The discussion also delves into the mechanics of denoising diffusion probabilistic models (DDPMs) and score-based generative models (SGMs), emphasizing their reliance on stochastic processes and the mathematical frameworks that underpin their operations. DDPMs utilize a forward diffusion process to introduce noise gradually, while SGMs focus on learning the score function, which approximates the gradient of the probability distribution. Both approaches can be unified under stochastic differential equations (SDEs), highlighting their theoretical connections. Furthermore, advancements in controllable generation techniques, such as Classifier Guidance and Classifier-Free Guidance, have emerged to enhance the flexibility of diffusion models, allowing for the generation of samples with specific characteristics.

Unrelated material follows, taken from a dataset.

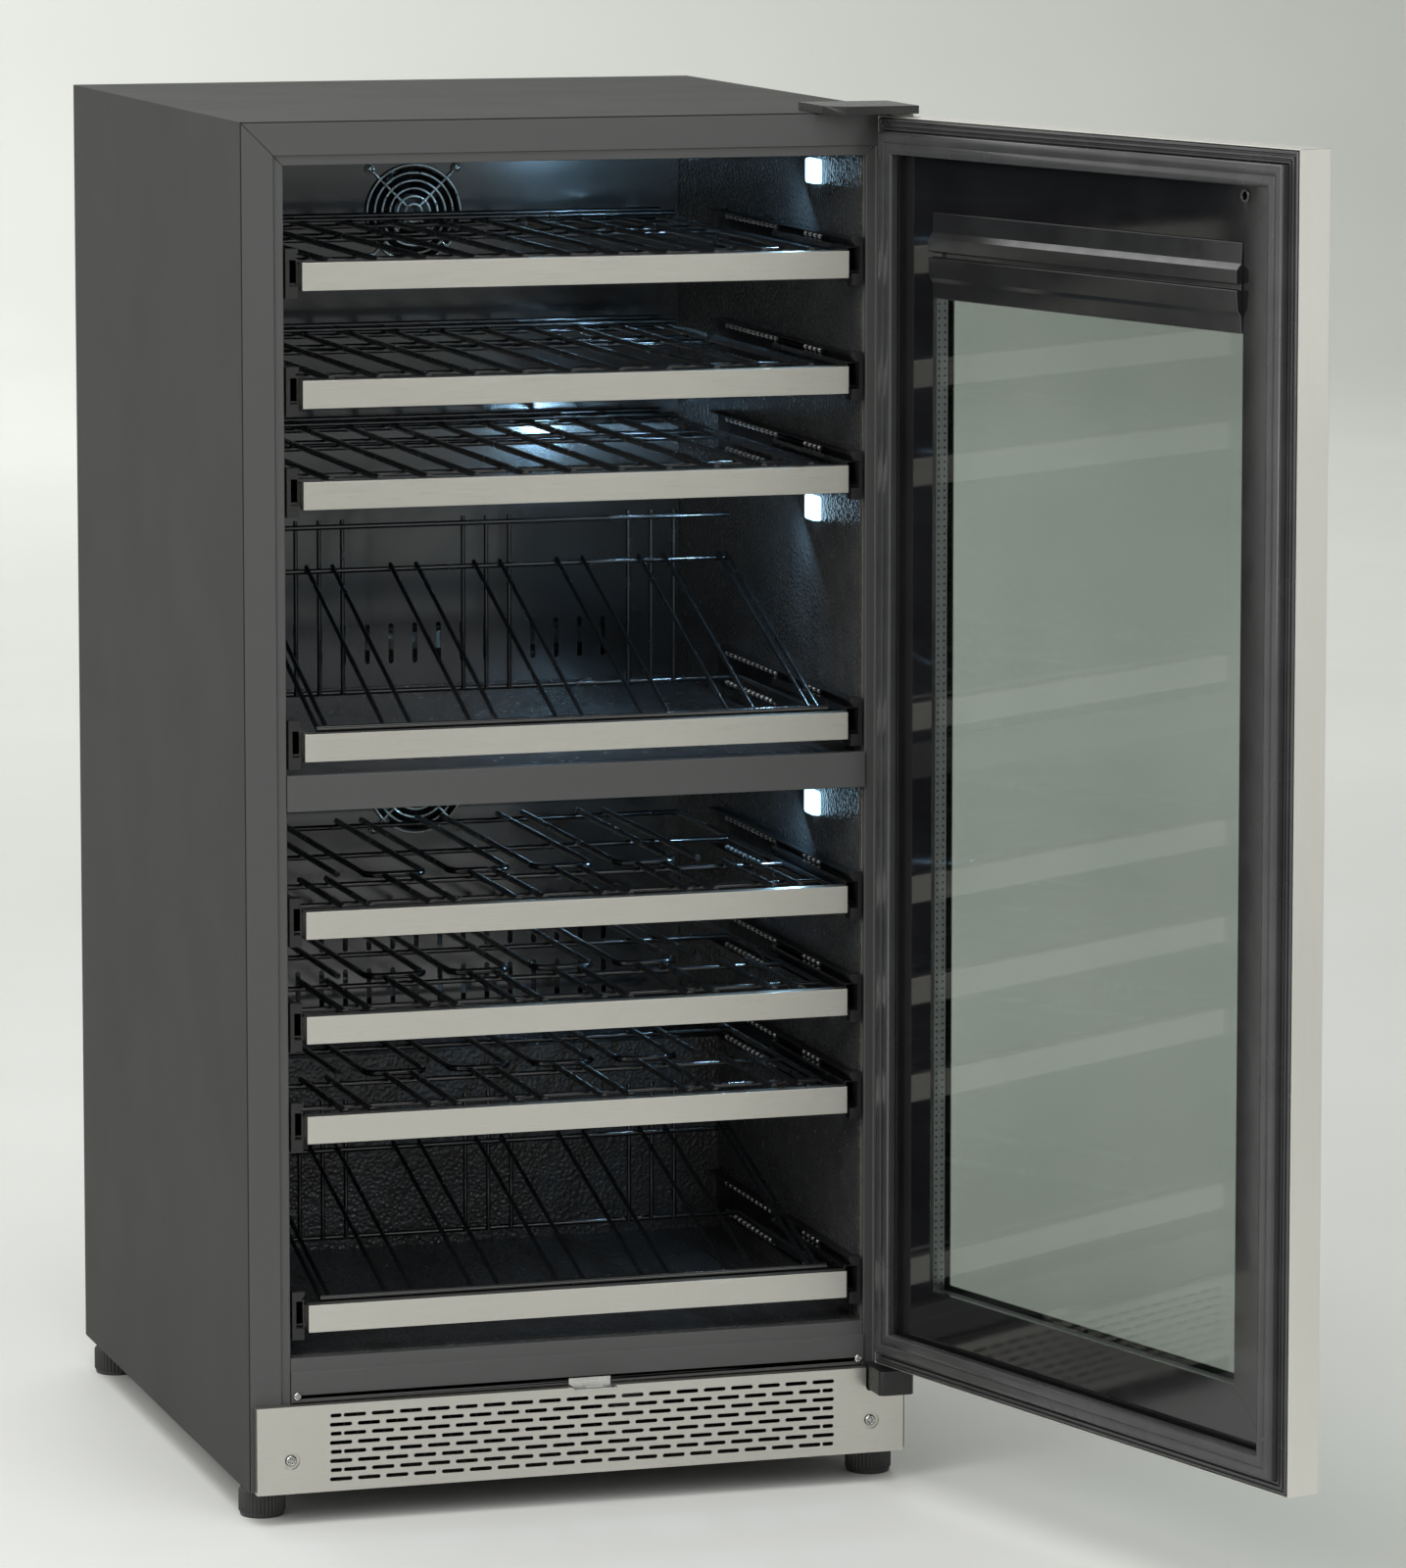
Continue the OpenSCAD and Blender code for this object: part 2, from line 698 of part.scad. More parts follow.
module glass_panes() {
    color([0.6, 0.68, 0.65, 0.4]) door_pose() {
        span([-236.5, -38.8, pane_z[0]], [236.5, -34.8, pane_z[1]]);
        span([-236.5, -22, pane_z[0]], [236.5, -18, pane_z[1]]);
    }
}

module glass_spacer() {
    z = [pane_z[0] + 6, pane_z[1] - 6];
    color([0.75, 0.76, 0.78]) door_pose() upright(-34.6, -22.2) rect_ring(229.5, z, 0, 6);
}

// Stepped moulding across the top of the glass, with a long screw slot.
module control_housing() {
    profile = [[-17.8, 0], [-13, 0], [-12, 14], [-9, 18], [-7.5, 35.5], [-12, 35.5], [-12, 40.5],
        [-7.5, 40.5], [-7.5, 52], [-12, 57], [-13, 74.2], [-17.8, 74.2]];
    low_edge = door_z[1] - 153;
    color(black) door_pose() along_x(-218.4, 218.4) translate([0, low_edge]) polygon(profile);
}

module hinge_bush(z, up) {
    length = 19;
    translate([hinge[0], hinge[1], z]) mirror([0, 0, up ? 0 : 1]) difference() {
        union() {
            translate([0, 0, -length]) cylinder(r = 7, h = length + 0.5);
            translate([0, 0, gap]) cylinder(r = 9.5, h = 1.5);
        }
        translate([0, 0, -length - 1]) cylinder(r = pin_r + 0.05, h = length + 4);
    }
}

module hinge_bushes() {
    color([0.85, 0.85, 0.82]) door_pose() {
        hinge_bush(door_z[1], true);
        hinge_bush(door_z[0], false);
    }
}

// ---- shelves ----

// Fixed half of a slide: a C-shaped rail on the wall, drawn for the right side.
module fixed_rail(z) {
    h = rail_h / 2;
    x1 = liner_x - gap;
    x0 = x1 - 9.3;
    t = 1.2;
    upright(rail_y[0], rail_y[1]) translate([0, z]) polygon([[x1, -h], [x1, h], [x0, h], [x0, h - t], [x1 - t, h - t],
        [x1 - t, t - h], [x0, t - h], [x0, -h]]);
}

module outer_rails() {
    color(black) at_front() for (z = shelf_z) both_sides() fixed_rail(z - rail_drop);
}

// Plastic clip that holds the front end of a fixed rail and keeps the shelf's bar in line.
module rail_clip(z) {
    x1 = liner_x - gap;
    upright(3, 15.7) translate([0, z]) {
        polygon([[x1, -22], [x1, 20], [x1 - 11, 20], [x1 - 11, 17], [x1 - 7, 12], [x1 - 3.4, 12], [x1 - 3.4, -12],
            [x1 - 10.5, -12], [x1 - 10.5, -22]]);
    }
}

module rail_clips() {
    color(black) at_front() for (z = shelf_z) both_sides() rail_clip(z - rail_drop);
}

// Moving half of a slide: a shallow channel with a ledge under the rack and a tab behind the front bar.
module runner(top) {
    z = top - rail_drop;
    x = 245.3;
    t = 1.2;
    upright(bar_d + 0.1, runner_y) translate([0, z]) {
        polygon([[x, -11], [x + 8.7, -11], [x + 8.7, -11 + t], [x + t, -11 + t], [x + t, 11 - t], [x + 8.7, 11 - t],
            [x + 8.7, 11], [x, 11]]);
        translate([x - 9.3, -1.1]) square([10, t]);
    }
    span([228, bar_d + 0.1, top - 22], [x + t, bar_d + 1.9, top - 2]);
}

// Parallel wires at the given x places, from a to b in y and z.
module depth_wires(places, a, b, r) {
    for (x = places) wire([x, a[0], a[1]], [x, b[0], b[1]], r);
}

module cross_wire(y, z, half) {
    wire([-half, y, z], [half, y, z], cross_r);
}

// Closed loop of heavy wire under the depth wires.
module rack_loop(z, back) {
    front = 18.5;
    for (y = [front, back]) cross_wire(y, z, side_x + 1);
    both_sides() wire([side_x, front - 1.5, z], [side_x, back + 1.5, z], side_r);
}

// Flat rack of evenly spaced wires with a double stop on top at the back.
module even_rack(top) {
    z = top + heavy_z;
    rack_loop(z - stacked, rack_y);
    for (y = [100, 335, 385]) cross_wire(y, z - stacked, side_x);
    for (y = [rack_y - 48, rack_y]) cross_wire(y, z + stacked, end_wire_x + 4);
    depth_wires([for (k = [-5:5]) k * even_pitch], [16.5, z], [rack_y + 4, z], heavy_r);
}

// Rounded front end that joins two wires into a hairpin.
module hairpin_turn(x0, x1, y, z) {
    bend = 12;
    wire([x0 + bend, y - bend, z], [x1 - bend, y - bend, z], heavy_r);
    for (end = [[x0 + bend, 180], [x1 - bend, 270]]) translate([end[0], y, z]) rotate(end[1])
        rotate_extrude(angle = 90) translate([bend, 0]) circle(r = heavy_r, $fn = 24);
}

// Flat rack with pairs of wires in front and hairpins behind, half a bottle place across from each other.
module hairpin_rack(top) {
    z = top + heavy_z;
    half = wire_pair / 2;
    turn_y = 197;
    front_x = [for (k = [-3:2]) for (s = [-1, 1]) (k + 0.5) * bottle_pitch + s * half];
    rack_loop(z - stacked, rack_y);
    for (y = [65, 170, 330]) cross_wire(y, z - stacked, side_x);
    depth_wires(front_x, [16.5, z], [176, z], heavy_r);
    depth_wires(paired_x, [turn_y, z], [rack_y + 4, z], heavy_r);
    for (k = [-2:1]) hairpin_turn(k * bottle_pitch + half, (k + 1) * bottle_pitch - half, turn_y, z);
}

// Rack whose wires climb to a fence, so that a bottle lies with its neck up.
module sloping_rack(top, rise) {
    z = top - 7.1;
    high = top - 3.5 + rise;
    post_y = fence_y + 3.4;
    slope_x = concat([-226, -end_wire_x], paired_x, [end_wire_x, 226]);
    rack_loop(z, fence_y + 6.8);
    wire([-230, 17, top + 2], [230, 17, top + 2], heavy_r);
    depth_wires(slope_x, [18.5, top - 3.5], [fence_y + 2, high + 0.6], wire_r);
    cross_wire(fence_y, high - 3.4, end_wire_x + 10);
    cross_wire(fence_y, high + 36, end_wire_x + 10);
    for (k = [-1:1]) for (s = [-1:1]) {
        x = k * 2 * bottle_pitch + s * 21.5;
        wire([x, post_y, z - 1], [x, post_y, high + 42], wire_r);
    }
}

module rack(i) {
    top = shelf_z[i];
    color(black) at_front() {
        if (shelf_rise[i] > 0) sloping_rack(top, shelf_rise[i]);
        else if (top > divider_z[1]) even_rack(top);
        else hairpin_rack(top);
        both_sides() runner(top);
    }
}

module front_bar(i) {
    top = shelf_z[i];
    t = 1.2;
    color(steel) at_front() difference() {
        span([-bar_w / 2, 0, top - bar_h], [bar_w / 2, bar_d, top]);
        span([-bar_w / 2 + t, t, top - bar_h + t], [bar_w / 2 - t, bar_d + 1, top - t]);
    }
}

// A bearing ball with its poles along the rail, inside the strip.
module ball() {
    rotate([90, 0, 0]) sphere(r = ball_r, $fn = 20);
}

// Ball cages of one shelf, left and right: a bent strip that carries two rows of balls.
module ball_cage(z) {
    pitch = 13.4;
    ball_x = 251.6;
    race = 13.65;
    t = 0.8;
    upright(cage_y[0], cage_y[1]) translate([0, z]) polygon([[255.7, -race - t / 2], [255.7, race + t / 2],
        [249.8, race + t / 2], [249.8, race - t / 2], [255, race - t / 2], [255, t / 2 - race],
        [249.8, t / 2 - race], [249.8, -race - t / 2]]);
    for (s = [-1, 1]) {
        for (k = [0:11]) translate([ball_x, cage_y[1] - 5 - k * pitch, z + s * race]) ball();
        for (k = [0:3]) translate([ball_x, cage_y[0] + 5 + k * pitch, z + s * race]) ball();
    }
}

module ball_cages(i) {
    color(plain_steel) at_front() both_sides() ball_cage(shelf_z[i] - rail_drop);
}

// ---- what is drawn ----

outer_case();
back_plate();
base_plate();
front_frame();
foam_core();
upper_liner();
lower_liner();
air_panels();
fan_guards();
small_screws();
fan_frames();
evaporators();
led_lamps();
outer_rails();
rail_clips();
kickplate();
kickplate_screws();
lock_strike();
hinge_brackets();
hinge_covers();
compressor();
condenser();
mains_inlet();
upper_fan();
lower_fan();
foot_front_left();
foot_front_right();
foot_rear_left();
foot_rear_right();
door_frame();
door_inner_frame();
door_gasket();
glass_panes();
glass_spacer();
control_housing();
hinge_bushes();
for (i = [0:shelf_count - 1]) {
    rack(i);
    front_bar(i);
    ball_cages(i);
}
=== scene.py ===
"""Looks of the wine cooler: surfaces, fine pieces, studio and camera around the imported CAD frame."""

import json
import math

import bpy
from mathutils import Matrix, Vector


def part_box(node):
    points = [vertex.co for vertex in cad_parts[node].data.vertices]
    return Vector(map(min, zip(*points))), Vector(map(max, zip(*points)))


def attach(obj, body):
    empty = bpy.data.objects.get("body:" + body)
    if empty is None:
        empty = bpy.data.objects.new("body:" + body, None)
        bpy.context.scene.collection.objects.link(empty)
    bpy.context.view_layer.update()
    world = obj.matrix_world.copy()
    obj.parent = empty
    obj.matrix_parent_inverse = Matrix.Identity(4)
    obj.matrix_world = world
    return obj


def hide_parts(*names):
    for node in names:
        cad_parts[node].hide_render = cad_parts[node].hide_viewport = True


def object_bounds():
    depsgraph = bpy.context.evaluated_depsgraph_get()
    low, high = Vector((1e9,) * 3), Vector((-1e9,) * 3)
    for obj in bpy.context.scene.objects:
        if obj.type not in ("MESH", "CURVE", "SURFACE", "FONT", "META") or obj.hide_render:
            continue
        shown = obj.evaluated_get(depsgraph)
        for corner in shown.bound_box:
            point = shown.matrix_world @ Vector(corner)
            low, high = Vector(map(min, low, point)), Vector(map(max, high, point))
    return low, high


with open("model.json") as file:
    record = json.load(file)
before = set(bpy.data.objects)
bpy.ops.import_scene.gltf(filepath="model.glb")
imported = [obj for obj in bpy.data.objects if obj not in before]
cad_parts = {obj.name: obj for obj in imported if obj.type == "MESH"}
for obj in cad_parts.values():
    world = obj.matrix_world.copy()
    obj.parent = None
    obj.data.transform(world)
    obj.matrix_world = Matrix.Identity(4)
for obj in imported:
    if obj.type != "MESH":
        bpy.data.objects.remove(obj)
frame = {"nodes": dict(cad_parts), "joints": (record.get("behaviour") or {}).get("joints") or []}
cad_low, cad_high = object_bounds()
MM = 0.001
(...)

Despite challenges such as sampling efficiency and model stability, ongoing research continues to propose innovative solutions, including improved SDE methods and novel forward process designs, to optimize the performance of diffusion models in image generation.

Limitations

The research highlights significant limitations related to dataset availability and quality in the context of image generation techniques, particularly those utilizing diffusion models. While advancements in text-to-image synthesis have been bolstered by access to billions of high-quality (text, image) pairs (Ramesh et al. 2022; Nichol et al. 2022), other subtasks within the field still face challenges due to data scarcity.

Moreover, the datasets used are not immune to biases, which can manifest in various forms, including language, ethnicity, and gender. These biases raise important concerns regarding fairness and equity in the application of these models, potentially impacting the reliability and inclusivity of generated outputs.